Problem: Give the listing again in full, exactly as written.

Data excerpt:
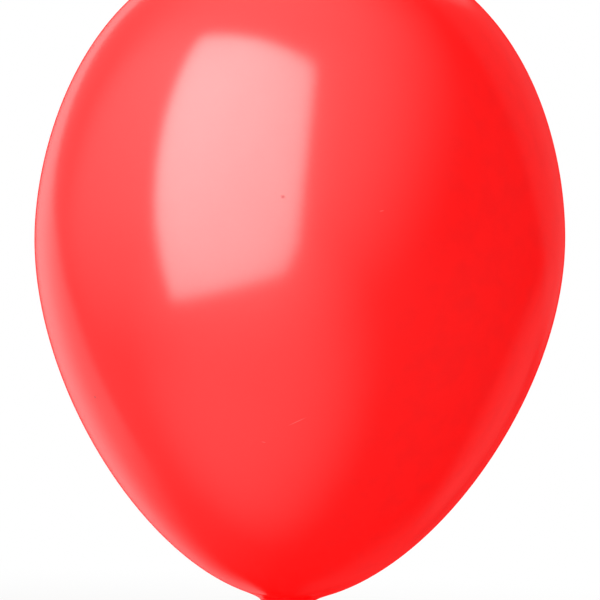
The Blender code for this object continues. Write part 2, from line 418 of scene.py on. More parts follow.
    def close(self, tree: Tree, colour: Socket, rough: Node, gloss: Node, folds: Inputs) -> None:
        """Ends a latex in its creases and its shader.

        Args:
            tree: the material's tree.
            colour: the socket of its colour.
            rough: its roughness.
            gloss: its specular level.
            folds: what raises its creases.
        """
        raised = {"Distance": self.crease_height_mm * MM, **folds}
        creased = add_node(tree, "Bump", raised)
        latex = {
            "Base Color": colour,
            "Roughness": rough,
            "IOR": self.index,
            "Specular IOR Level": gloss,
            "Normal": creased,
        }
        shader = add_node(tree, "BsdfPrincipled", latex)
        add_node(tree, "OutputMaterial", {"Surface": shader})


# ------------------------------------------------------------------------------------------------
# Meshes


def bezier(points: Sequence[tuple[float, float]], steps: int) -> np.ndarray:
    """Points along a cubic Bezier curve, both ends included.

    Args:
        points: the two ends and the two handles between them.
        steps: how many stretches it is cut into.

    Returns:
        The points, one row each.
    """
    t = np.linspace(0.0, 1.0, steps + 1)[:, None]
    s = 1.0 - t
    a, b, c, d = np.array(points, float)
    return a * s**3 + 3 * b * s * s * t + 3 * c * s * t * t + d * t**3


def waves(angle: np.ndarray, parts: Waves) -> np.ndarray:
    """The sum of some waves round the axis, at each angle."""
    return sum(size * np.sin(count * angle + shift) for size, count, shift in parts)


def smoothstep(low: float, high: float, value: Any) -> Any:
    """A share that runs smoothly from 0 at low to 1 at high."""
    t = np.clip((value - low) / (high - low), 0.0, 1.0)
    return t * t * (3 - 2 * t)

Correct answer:
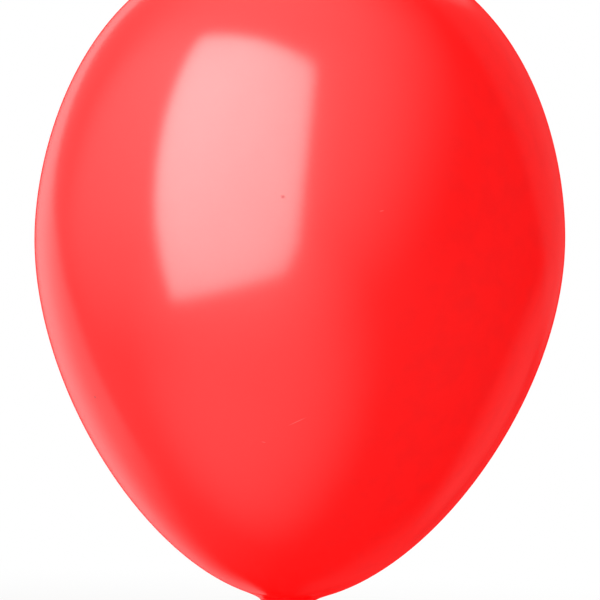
The Blender code for this object continues. Write part 2, from line 418 of scene.py on. More parts follow.
    def close(self, tree: Tree, colour: Socket, rough: Node, gloss: Node, folds: Inputs) -> None:
        """Ends a latex in its creases and its shader.

        Args:
            tree: the material's tree.
            colour: the socket of its colour.
            rough: its roughness.
            gloss: its specular level.
            folds: what raises its creases.
        """
        raised = {"Distance": self.crease_height_mm * MM, **folds}
        creased = add_node(tree, "Bump", raised)
        latex = {
            "Base Color": colour,
            "Roughness": rough,
            "IOR": self.index,
            "Specular IOR Level": gloss,
            "Normal": creased,
        }
        shader = add_node(tree, "BsdfPrincipled", latex)
        add_node(tree, "OutputMaterial", {"Surface": shader})


# ------------------------------------------------------------------------------------------------
# Meshes


def bezier(points: Sequence[tuple[float, float]], steps: int) -> np.ndarray:
    """Points along a cubic Bezier curve, both ends included.

    Args:
        points: the two ends and the two handles between them.
        steps: how many stretches it is cut into.

    Returns:
        The points, one row each.
    """
    t = np.linspace(0.0, 1.0, steps + 1)[:, None]
    s = 1.0 - t
    a, b, c, d = np.array(points, float)
    return a * s**3 + 3 * b * s * s * t + 3 * c * s * t * t + d * t**3


def waves(angle: np.ndarray, parts: Waves) -> np.ndarray:
    """The sum of some waves round the axis, at each angle."""
    return sum(size * np.sin(count * angle + shift) for size, count, shift in parts)


def smoothstep(low: float, high: float, value: Any) -> Any:
    """A share that runs smoothly from 0 at low to 1 at high."""
    t = np.clip((value - low) / (high - low), 0.0, 1.0)
    return t * t * (3 - 2 * t)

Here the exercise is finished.